Свой ответ на происходившие в России события дал и американский писатель Марк Твен, в 1905 году опубликовавший памфлет «Монолог царя», в котором, по существу, доказывал моральную допустимость цареубийства. Памфлет начинается эпиграфом, взятым из лондонской «Times»: «Утром, после ванны, до того как начать одеваться, царь имеет привычку проводить час в одиночестве, посвящая его раздумьям». Далее М. Твен описывает русского монарха, «размышляющего» о том, что он, стоящий перед зеркалом человек, представляет собой без одежды. Твеновский Николай II приходит к выводу, что в нем, самодержце, нет «ничего царственного, величественного, внушительного, ничего, что могло бы возбуждать восторг и преклонение. Неужели, — продолжает рассуждения «царь», — это мне поклоняются, передо мною падают ниц сто сорок миллионов русских? Разумеется, нет. Немыслимо было бы поклоняться такому пугалу. Но тогда, кому же и чему они поклоняются? В глубине души я это прекрасно знаю: они поклоняются моему платью».

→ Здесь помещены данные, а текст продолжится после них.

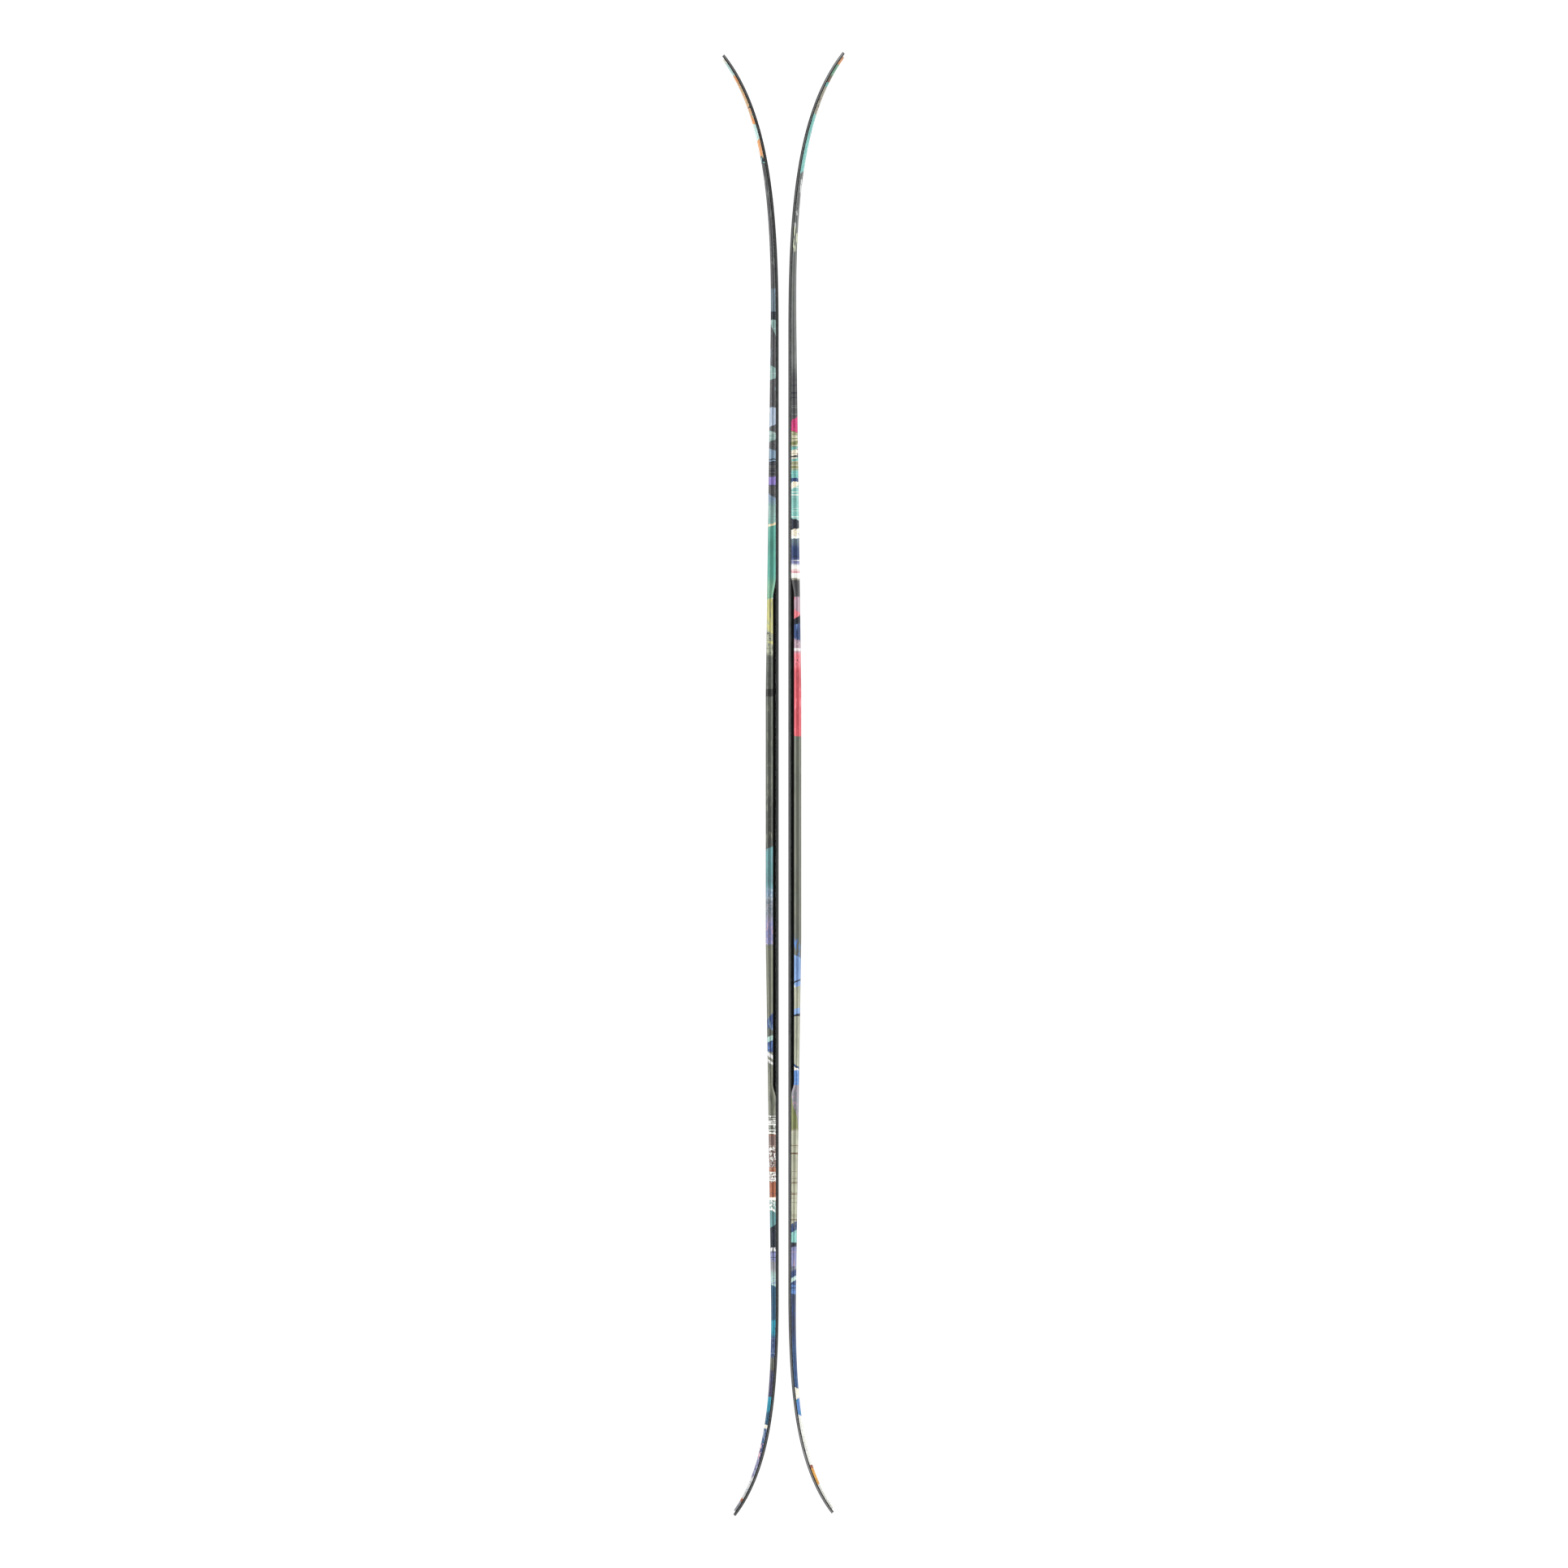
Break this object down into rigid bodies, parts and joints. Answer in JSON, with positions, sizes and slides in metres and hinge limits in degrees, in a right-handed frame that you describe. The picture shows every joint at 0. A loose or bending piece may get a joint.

Получалось, что император Всероссийский и есть его платье, а титулы — часть одежды, сними которую — и ничего не останется. Разденься — откроется убожество ничем не примечательного человека, вроде священника, парикмахера или фертика. Не останавливаясь на этой констатации, М. Твен от имени «царя» начинает размышлять о моральных мерках, прилагаемых как к самодержцу, так и к самодержавию, от имени своего героя утверждая, что в России нет закона, а есть лишь царская воля. Ведь законы должны ограничивать всех граждан в равной степени, а в России они не распространяются на венценосца и его семью. «Миллионы убийств лежат на нашей совести, — думает твеновский «царь». — А богобоязненные моралисты утверждают, что убивать нас — грех. Я и мои дядюшки — это семейство кобр, поставленное над ста сорока миллионами кроликов, мы всю жизнь терзаем их, и мучаем, и жиреем за их счет, однако же моралисты утверждают, что уничтожать нас — не обязанность, а преступление». При этом семья самодержца для закона недосягаема, народу никакой защиты от нее нет. «Отсюда вывод, — резюмирует «Николай II», — мы вне закона. А ведь в того, кто вне закона, любой человек имеет право всадить пулю! Боже мой, что стало бы с нашим семейством, не будь на свете моралиста?!»